(LISTED RECORDS):
• • • • • • •
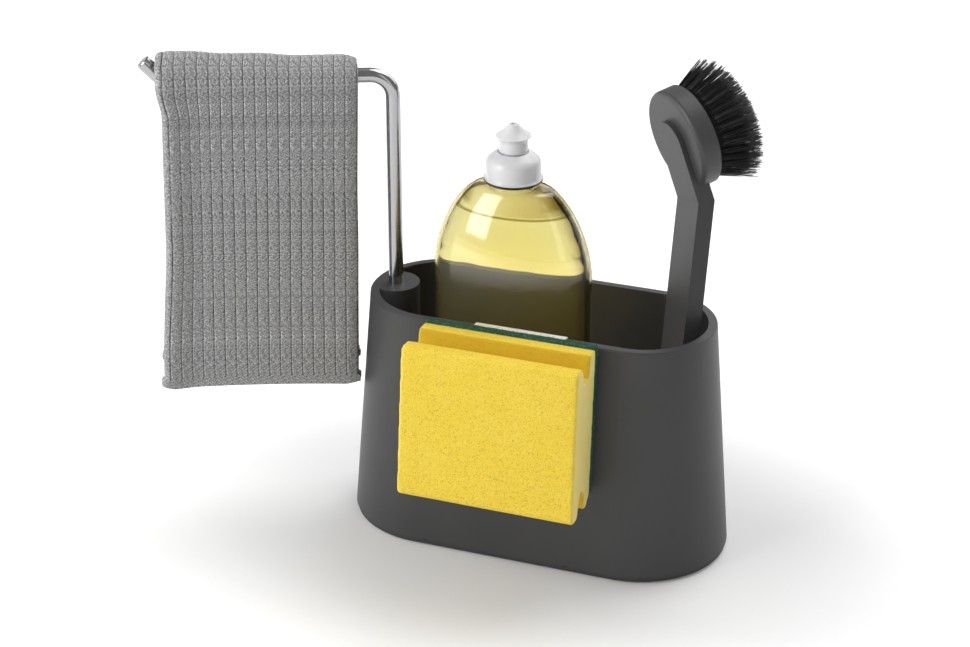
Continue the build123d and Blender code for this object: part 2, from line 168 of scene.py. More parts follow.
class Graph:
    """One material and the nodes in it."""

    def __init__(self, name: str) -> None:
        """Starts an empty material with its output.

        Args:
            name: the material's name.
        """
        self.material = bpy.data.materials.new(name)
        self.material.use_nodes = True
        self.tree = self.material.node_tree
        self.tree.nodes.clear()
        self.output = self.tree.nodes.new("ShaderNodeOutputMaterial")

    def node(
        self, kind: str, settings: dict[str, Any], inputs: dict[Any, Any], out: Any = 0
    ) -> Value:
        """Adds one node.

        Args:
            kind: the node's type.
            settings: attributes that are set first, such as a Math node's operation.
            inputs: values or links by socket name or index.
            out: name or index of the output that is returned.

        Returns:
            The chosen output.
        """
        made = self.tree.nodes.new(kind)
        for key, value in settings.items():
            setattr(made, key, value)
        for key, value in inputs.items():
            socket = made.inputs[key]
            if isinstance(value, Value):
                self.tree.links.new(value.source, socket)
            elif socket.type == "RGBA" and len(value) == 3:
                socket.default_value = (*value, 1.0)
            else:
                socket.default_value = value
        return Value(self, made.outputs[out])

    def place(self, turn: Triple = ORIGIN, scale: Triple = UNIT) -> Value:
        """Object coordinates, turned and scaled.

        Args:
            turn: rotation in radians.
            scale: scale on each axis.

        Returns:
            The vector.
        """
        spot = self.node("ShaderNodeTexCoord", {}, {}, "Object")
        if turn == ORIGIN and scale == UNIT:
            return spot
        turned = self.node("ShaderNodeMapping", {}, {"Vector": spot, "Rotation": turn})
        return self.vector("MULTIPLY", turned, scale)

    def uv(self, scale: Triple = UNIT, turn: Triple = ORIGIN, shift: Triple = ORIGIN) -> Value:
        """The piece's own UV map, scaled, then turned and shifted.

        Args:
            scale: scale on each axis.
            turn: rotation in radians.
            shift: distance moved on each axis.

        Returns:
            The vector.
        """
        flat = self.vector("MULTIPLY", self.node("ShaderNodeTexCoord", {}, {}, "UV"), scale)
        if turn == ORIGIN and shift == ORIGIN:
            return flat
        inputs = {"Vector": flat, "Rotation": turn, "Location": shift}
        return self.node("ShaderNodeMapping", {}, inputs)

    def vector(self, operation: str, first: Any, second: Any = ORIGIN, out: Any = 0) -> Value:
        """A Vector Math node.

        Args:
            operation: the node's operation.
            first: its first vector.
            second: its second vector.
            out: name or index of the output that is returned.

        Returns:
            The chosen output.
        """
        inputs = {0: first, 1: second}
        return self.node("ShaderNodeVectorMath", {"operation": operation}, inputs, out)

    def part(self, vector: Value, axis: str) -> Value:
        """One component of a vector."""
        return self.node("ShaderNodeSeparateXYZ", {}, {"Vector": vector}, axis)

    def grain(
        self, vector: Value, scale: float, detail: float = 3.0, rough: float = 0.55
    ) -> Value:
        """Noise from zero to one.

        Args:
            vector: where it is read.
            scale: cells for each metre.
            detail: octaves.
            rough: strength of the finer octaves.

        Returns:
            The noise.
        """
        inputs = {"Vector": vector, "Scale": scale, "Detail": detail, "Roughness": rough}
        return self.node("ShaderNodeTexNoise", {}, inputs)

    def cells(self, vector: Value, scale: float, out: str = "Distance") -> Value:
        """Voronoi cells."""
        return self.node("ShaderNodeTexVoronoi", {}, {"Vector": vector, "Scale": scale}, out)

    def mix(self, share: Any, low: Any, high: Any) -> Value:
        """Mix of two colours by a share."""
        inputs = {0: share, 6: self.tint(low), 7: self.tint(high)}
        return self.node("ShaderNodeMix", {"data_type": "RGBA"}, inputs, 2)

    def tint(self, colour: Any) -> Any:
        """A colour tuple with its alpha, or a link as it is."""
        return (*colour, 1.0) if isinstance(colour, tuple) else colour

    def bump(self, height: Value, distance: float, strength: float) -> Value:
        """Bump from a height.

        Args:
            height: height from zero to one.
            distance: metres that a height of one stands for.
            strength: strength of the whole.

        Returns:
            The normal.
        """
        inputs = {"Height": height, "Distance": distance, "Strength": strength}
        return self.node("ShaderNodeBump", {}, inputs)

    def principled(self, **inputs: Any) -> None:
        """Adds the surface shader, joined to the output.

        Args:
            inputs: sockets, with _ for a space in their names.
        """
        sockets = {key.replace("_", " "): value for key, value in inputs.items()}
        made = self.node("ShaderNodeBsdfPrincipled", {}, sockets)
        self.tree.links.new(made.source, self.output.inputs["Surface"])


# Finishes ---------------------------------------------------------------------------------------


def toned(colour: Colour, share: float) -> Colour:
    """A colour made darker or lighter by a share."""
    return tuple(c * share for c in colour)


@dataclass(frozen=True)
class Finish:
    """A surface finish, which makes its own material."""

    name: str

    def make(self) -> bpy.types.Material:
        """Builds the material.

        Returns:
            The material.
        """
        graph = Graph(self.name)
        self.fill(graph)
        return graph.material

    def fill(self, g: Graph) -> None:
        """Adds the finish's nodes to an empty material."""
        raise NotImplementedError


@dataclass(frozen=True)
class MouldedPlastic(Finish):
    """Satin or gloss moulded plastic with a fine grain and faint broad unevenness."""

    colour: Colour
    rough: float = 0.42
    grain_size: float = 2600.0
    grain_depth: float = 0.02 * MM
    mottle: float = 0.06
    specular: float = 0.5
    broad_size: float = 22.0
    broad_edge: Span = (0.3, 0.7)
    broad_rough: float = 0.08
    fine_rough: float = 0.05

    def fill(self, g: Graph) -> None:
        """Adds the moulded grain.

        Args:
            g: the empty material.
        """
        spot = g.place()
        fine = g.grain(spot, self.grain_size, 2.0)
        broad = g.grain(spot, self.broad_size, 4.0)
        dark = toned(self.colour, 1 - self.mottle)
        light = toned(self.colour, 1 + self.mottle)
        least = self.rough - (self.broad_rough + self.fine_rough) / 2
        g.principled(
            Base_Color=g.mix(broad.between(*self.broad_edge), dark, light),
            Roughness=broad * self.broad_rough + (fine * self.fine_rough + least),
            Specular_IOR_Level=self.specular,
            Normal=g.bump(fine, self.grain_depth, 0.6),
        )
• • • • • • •
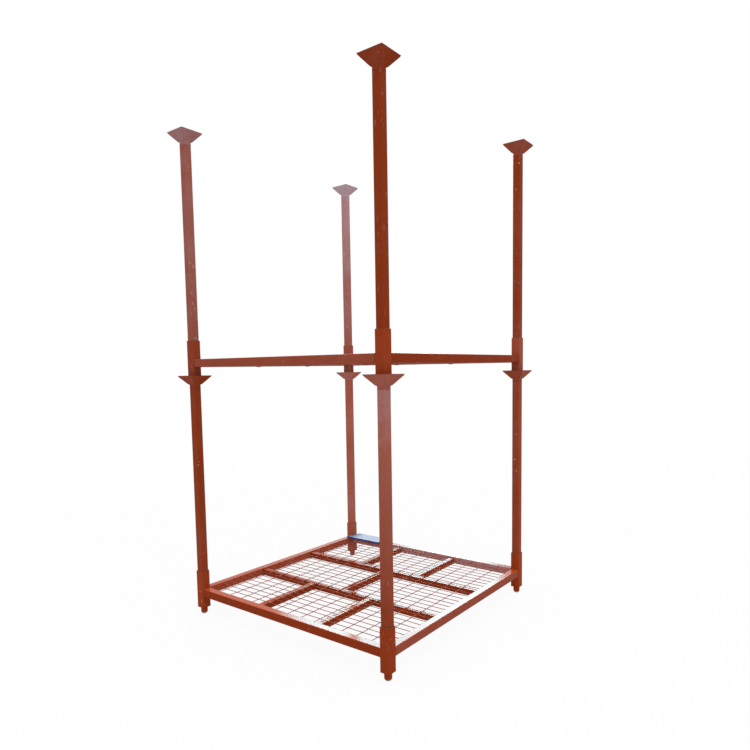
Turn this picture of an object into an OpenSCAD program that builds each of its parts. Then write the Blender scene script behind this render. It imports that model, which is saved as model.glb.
• • • • • • •
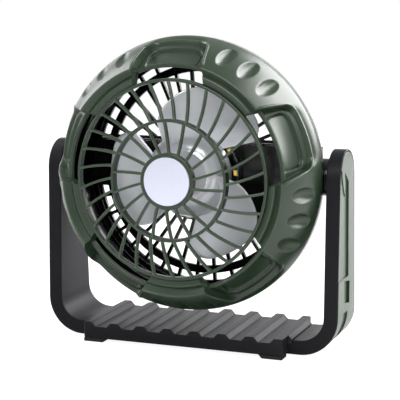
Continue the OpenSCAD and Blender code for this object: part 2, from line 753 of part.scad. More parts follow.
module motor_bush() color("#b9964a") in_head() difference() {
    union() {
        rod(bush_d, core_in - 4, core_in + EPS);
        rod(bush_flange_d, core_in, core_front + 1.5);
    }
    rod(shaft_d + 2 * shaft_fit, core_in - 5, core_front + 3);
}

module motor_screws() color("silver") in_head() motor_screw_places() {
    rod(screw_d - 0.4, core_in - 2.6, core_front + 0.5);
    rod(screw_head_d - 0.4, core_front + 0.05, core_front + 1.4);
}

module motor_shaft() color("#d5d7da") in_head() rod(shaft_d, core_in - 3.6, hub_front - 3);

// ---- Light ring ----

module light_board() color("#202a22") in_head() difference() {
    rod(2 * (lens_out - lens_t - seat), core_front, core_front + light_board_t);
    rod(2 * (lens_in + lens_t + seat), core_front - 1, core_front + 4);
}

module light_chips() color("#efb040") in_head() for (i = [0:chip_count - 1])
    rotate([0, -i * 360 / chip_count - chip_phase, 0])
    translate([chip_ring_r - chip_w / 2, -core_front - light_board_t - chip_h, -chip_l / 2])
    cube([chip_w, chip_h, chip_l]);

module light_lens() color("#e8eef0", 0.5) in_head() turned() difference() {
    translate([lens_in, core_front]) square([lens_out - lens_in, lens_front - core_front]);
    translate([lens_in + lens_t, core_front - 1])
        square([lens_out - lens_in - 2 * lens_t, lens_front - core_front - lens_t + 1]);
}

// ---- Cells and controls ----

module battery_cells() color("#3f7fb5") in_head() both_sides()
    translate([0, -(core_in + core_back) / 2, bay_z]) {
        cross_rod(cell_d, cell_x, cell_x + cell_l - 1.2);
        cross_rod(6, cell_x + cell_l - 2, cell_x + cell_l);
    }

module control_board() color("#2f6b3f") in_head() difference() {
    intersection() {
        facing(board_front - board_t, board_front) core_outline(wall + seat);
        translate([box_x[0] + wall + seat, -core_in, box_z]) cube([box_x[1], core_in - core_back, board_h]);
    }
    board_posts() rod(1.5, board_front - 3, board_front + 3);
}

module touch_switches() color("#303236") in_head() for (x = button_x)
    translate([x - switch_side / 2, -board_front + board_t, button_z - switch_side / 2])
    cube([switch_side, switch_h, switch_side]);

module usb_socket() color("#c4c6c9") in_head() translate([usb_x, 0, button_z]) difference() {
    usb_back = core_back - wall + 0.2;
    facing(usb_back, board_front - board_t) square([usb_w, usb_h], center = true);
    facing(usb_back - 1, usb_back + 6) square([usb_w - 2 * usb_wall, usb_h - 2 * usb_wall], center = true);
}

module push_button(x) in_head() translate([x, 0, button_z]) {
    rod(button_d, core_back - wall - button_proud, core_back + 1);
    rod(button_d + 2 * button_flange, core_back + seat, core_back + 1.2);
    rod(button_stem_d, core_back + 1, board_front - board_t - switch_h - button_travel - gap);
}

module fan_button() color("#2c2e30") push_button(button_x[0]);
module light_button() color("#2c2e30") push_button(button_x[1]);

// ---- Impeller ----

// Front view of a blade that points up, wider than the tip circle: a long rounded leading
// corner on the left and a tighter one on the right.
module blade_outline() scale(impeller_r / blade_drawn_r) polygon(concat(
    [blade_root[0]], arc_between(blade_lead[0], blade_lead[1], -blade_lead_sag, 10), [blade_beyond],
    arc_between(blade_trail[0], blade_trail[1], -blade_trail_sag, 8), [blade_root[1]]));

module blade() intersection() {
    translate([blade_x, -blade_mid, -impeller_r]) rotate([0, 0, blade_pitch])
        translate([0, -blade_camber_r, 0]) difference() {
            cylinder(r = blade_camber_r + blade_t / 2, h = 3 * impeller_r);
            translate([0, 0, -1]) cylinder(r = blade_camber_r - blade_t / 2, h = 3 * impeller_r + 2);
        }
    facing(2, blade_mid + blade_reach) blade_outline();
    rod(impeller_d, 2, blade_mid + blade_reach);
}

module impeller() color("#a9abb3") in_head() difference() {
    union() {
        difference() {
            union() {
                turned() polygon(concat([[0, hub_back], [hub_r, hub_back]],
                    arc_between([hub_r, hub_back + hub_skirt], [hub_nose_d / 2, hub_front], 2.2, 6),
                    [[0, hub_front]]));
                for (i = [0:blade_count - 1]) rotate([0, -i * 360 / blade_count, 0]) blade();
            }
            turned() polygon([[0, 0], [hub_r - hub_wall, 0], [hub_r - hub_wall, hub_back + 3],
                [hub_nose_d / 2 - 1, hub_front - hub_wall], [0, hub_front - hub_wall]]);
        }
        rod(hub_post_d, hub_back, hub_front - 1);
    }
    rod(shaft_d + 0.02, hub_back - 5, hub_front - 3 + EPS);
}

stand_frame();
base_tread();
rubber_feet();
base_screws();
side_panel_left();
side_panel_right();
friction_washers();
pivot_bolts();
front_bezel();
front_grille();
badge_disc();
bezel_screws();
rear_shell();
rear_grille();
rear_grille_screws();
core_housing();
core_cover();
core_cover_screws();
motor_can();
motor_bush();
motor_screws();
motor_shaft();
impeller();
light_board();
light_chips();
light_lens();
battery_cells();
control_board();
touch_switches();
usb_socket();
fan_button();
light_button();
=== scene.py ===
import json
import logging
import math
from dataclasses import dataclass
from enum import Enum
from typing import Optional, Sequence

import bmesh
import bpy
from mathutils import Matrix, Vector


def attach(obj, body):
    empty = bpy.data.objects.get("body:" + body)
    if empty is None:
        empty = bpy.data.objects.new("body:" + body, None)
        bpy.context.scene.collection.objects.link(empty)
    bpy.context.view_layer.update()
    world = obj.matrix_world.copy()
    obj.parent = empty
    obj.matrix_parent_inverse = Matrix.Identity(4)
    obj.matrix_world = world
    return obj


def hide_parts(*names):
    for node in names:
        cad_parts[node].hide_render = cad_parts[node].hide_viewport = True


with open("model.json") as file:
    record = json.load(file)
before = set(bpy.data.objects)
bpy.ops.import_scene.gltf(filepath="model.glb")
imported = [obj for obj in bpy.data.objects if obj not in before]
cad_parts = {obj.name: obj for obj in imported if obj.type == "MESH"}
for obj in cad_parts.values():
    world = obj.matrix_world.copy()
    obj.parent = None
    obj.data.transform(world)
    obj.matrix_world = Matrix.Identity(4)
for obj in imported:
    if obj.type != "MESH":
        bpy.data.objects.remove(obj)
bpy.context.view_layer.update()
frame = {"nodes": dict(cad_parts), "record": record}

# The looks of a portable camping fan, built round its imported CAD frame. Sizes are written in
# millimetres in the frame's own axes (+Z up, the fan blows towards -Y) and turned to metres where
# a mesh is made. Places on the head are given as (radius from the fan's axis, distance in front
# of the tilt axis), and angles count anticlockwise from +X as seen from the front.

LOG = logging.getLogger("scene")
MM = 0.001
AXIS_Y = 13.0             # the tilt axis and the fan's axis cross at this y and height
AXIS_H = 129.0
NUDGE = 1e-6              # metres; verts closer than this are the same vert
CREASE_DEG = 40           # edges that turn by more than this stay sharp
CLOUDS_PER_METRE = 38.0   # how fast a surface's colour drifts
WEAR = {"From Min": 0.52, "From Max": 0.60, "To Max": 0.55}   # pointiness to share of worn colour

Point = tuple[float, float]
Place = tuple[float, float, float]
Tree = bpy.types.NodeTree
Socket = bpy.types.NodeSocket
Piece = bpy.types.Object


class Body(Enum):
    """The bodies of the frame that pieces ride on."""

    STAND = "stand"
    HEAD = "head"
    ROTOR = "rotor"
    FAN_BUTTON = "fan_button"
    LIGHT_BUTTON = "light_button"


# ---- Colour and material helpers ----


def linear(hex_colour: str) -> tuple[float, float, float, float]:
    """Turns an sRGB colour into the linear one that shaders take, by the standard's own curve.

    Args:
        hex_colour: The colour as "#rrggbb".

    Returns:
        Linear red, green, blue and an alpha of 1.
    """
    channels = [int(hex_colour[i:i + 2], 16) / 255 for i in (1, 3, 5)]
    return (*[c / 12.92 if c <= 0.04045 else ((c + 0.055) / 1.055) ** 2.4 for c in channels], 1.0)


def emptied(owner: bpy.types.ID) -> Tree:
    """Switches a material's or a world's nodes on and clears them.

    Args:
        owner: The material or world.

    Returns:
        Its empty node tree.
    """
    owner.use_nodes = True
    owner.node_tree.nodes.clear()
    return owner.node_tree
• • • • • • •
(EXERCISE REQUIREMENTS): The lines to transcribe begin at the line with "before = set(bpy.data.objects)" and end at the line with "bodies of the"; copy them exactly, both ends included.

(FULL RESPONSE):
before = set(bpy.data.objects)
bpy.ops.import_scene.gltf(filepath="model.glb")
imported = [obj for obj in bpy.data.objects if obj not in before]
cad_parts = {obj.name: obj for obj in imported if obj.type == "MESH"}
for obj in cad_parts.values():
    world = obj.matrix_world.copy()
    obj.parent = None
    obj.data.transform(world)
    obj.matrix_world = Matrix.Identity(4)
for obj in imported:
    if obj.type != "MESH":
        bpy.data.objects.remove(obj)
bpy.context.view_layer.update()
frame = {"nodes": dict(cad_parts), "record": record}

# The looks of a portable camping fan, built round its imported CAD frame. Sizes are written in
# millimetres in the frame's own axes (+Z up, the fan blows towards -Y) and turned to metres where
# a mesh is made. Places on the head are given as (radius from the fan's axis, distance in front
# of the tilt axis), and angles count anticlockwise from +X as seen from the front.

LOG = logging.getLogger("scene")
MM = 0.001
AXIS_Y = 13.0             # the tilt axis and the fan's axis cross at this y and height
AXIS_H = 129.0
NUDGE = 1e-6              # metres; verts closer than this are the same vert
CREASE_DEG = 40           # edges that turn by more than this stay sharp
CLOUDS_PER_METRE = 38.0   # how fast a surface's colour drifts
WEAR = {"From Min": 0.52, "From Max": 0.60, "To Max": 0.55}   # pointiness to share of worn colour

Point = tuple[float, float]
Place = tuple[float, float, float]
Tree = bpy.types.NodeTree
Socket = bpy.types.NodeSocket
Piece = bpy.types.Object


class Body(Enum):
    """The bodies of the frame that pieces ride on."""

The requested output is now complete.